─── Collected data

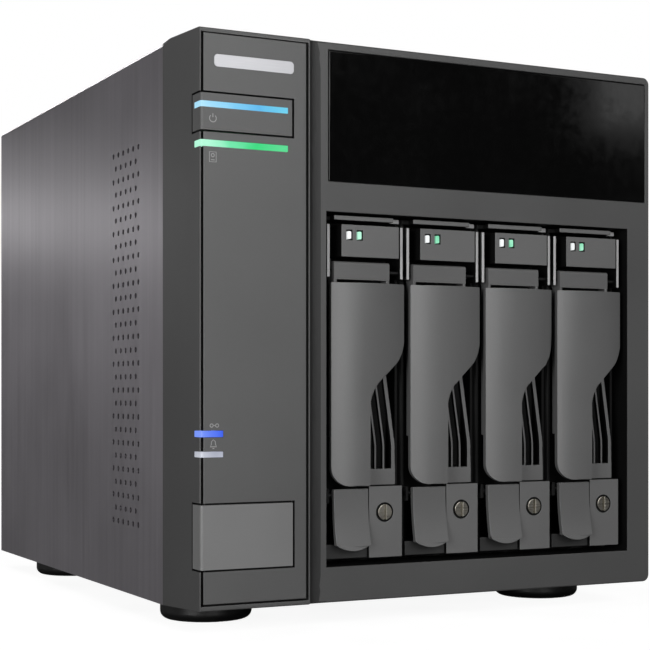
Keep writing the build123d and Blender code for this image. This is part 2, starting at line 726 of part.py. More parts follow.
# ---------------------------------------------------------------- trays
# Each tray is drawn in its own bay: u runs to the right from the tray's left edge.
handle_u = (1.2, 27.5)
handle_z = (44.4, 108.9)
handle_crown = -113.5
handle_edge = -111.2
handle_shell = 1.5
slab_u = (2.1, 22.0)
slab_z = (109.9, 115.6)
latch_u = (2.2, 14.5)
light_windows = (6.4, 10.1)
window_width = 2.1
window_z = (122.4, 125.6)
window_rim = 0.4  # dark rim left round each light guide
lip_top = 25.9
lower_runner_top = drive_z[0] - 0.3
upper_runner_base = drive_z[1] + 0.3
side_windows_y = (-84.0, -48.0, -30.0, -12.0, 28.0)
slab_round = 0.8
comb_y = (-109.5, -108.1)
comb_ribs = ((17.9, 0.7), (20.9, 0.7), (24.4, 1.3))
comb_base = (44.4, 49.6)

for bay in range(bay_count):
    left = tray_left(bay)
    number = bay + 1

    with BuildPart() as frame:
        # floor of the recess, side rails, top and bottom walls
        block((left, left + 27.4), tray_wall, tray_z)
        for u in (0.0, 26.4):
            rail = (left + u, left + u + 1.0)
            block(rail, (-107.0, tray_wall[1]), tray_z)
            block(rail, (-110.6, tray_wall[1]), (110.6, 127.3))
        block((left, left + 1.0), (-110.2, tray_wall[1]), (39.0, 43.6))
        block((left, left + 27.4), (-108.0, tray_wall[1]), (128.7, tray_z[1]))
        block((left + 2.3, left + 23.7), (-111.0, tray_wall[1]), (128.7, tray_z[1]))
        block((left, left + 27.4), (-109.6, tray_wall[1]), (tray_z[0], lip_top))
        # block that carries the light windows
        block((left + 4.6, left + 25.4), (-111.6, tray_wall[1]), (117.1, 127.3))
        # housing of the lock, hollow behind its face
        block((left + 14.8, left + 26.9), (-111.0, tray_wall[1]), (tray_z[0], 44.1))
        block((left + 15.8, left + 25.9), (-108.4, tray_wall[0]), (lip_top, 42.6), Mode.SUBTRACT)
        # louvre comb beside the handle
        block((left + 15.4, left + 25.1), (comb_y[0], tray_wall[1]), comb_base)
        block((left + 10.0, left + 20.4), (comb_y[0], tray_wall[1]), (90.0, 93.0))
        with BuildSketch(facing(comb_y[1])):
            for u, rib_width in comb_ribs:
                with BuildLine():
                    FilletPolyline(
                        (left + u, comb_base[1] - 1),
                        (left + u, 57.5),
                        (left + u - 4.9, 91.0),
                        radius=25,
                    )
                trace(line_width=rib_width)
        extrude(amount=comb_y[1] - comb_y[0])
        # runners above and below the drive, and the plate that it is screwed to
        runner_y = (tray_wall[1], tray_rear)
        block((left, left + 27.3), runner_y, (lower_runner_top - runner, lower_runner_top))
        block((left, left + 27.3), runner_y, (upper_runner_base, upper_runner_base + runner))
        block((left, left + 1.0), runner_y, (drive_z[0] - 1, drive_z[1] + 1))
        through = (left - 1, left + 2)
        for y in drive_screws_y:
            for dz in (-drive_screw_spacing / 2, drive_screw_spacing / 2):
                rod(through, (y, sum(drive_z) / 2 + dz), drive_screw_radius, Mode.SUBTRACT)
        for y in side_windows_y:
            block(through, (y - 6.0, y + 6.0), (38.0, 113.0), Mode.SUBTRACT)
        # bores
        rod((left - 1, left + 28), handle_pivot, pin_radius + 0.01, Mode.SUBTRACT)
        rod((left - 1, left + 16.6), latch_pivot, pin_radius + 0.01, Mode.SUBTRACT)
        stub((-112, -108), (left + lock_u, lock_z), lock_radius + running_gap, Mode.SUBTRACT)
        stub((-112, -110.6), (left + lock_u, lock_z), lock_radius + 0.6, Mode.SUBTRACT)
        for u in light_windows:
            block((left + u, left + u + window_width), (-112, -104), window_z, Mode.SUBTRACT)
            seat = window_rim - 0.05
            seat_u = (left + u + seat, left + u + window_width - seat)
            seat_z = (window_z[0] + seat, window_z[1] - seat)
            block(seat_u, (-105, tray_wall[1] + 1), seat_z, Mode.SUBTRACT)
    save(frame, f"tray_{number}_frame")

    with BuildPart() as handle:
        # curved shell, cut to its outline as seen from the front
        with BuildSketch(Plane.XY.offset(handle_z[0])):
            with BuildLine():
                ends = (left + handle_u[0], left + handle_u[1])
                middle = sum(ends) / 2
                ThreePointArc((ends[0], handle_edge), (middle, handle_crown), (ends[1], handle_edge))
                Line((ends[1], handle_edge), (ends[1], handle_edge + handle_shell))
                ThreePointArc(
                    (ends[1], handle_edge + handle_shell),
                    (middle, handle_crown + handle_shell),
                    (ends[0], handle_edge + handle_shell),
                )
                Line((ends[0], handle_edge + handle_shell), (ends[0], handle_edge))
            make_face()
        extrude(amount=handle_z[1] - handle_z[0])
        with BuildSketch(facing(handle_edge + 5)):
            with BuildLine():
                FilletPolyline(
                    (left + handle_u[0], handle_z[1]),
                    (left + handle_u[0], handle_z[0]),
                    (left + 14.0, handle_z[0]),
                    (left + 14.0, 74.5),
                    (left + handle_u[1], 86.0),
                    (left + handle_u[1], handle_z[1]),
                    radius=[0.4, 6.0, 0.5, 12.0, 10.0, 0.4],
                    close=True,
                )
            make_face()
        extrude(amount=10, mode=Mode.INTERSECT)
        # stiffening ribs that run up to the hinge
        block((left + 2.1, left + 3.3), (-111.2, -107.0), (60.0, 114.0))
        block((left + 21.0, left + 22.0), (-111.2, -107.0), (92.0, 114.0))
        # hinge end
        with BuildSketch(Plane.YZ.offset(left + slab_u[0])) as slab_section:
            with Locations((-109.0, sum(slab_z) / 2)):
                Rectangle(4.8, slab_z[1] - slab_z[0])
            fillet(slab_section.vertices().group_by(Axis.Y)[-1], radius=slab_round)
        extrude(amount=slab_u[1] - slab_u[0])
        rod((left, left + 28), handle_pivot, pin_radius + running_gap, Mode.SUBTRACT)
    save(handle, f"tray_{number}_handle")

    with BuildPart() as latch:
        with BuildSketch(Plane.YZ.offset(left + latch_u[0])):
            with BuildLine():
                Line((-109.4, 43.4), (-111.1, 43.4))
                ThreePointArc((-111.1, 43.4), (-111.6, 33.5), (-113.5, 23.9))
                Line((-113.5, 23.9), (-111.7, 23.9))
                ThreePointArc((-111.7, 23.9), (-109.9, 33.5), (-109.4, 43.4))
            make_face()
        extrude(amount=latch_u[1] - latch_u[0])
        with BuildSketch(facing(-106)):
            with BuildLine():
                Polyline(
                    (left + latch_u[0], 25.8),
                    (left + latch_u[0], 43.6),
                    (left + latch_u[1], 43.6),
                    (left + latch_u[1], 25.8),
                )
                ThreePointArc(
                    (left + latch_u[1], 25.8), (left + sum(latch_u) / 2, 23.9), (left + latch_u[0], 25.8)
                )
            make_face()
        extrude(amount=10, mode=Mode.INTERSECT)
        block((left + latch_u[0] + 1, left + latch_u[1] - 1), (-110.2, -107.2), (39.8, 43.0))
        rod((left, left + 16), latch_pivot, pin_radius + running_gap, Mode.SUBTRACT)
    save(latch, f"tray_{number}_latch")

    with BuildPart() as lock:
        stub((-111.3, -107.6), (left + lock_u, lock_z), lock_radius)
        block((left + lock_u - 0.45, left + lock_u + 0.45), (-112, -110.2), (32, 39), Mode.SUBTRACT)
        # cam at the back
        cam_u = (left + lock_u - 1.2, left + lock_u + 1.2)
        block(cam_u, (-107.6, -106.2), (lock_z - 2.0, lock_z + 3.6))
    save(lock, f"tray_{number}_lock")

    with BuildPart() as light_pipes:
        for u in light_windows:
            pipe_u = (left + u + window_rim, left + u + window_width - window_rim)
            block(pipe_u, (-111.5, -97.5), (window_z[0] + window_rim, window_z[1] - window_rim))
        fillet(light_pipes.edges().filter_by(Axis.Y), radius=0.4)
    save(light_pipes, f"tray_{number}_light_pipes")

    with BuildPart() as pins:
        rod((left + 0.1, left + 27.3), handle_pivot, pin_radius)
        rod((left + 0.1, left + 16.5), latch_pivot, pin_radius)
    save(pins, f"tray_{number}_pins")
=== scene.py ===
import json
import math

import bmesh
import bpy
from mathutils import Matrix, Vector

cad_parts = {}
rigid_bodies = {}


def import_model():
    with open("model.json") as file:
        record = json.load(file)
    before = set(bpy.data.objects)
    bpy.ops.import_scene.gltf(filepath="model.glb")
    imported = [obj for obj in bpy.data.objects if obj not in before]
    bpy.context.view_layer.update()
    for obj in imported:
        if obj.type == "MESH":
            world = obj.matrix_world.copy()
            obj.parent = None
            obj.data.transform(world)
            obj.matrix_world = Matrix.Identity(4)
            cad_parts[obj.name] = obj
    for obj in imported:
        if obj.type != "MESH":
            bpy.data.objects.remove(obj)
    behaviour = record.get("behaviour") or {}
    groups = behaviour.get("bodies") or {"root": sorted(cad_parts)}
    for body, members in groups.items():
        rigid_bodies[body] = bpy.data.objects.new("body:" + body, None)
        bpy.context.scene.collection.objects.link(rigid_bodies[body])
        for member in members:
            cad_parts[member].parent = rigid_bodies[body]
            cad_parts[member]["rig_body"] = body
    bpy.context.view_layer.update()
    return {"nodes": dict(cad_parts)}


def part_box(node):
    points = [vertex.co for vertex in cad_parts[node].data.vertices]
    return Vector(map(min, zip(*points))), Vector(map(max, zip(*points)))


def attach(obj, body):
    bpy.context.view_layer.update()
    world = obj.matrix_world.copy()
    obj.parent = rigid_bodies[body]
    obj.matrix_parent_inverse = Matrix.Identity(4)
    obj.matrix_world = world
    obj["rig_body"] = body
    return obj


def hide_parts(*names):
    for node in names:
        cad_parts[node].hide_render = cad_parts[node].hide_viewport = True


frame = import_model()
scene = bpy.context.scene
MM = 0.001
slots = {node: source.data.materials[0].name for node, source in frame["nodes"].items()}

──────

→ **Objective**
Both the line with "# cam at the back" and the line with "bpy.context.scene.collection.objects.link(rigid_bodies[body])" belong in the answer; write them out exactly, with every line between.

→ **Result of this task**
        # cam at the back
        cam_u = (left + lock_u - 1.2, left + lock_u + 1.2)
        block(cam_u, (-107.6, -106.2), (lock_z - 2.0, lock_z + 3.6))
    save(lock, f"tray_{number}_lock")

    with BuildPart() as light_pipes:
        for u in light_windows:
            pipe_u = (left + u + window_rim, left + u + window_width - window_rim)
            block(pipe_u, (-111.5, -97.5), (window_z[0] + window_rim, window_z[1] - window_rim))
        fillet(light_pipes.edges().filter_by(Axis.Y), radius=0.4)
    save(light_pipes, f"tray_{number}_light_pipes")

    with BuildPart() as pins:
        rod((left + 0.1, left + 27.3), handle_pivot, pin_radius)
        rod((left + 0.1, left + 16.5), latch_pivot, pin_radius)
    save(pins, f"tray_{number}_pins")
=== scene.py ===
import json
import math

import bmesh
import bpy
from mathutils import Matrix, Vector

cad_parts = {}
rigid_bodies = {}


def import_model():
    with open("model.json") as file:
        record = json.load(file)
    before = set(bpy.data.objects)
    bpy.ops.import_scene.gltf(filepath="model.glb")
    imported = [obj for obj in bpy.data.objects if obj not in before]
    bpy.context.view_layer.update()
    for obj in imported:
        if obj.type == "MESH":
            world = obj.matrix_world.copy()
            obj.parent = None
            obj.data.transform(world)
            obj.matrix_world = Matrix.Identity(4)
            cad_parts[obj.name] = obj
    for obj in imported:
        if obj.type != "MESH":
            bpy.data.objects.remove(obj)
    behaviour = record.get("behaviour") or {}
    groups = behaviour.get("bodies") or {"root": sorted(cad_parts)}
    for body, members in groups.items():
        rigid_bodies[body] = bpy.data.objects.new("body:" + body, None)
        bpy.context.scene.collection.objects.link(rigid_bodies[body])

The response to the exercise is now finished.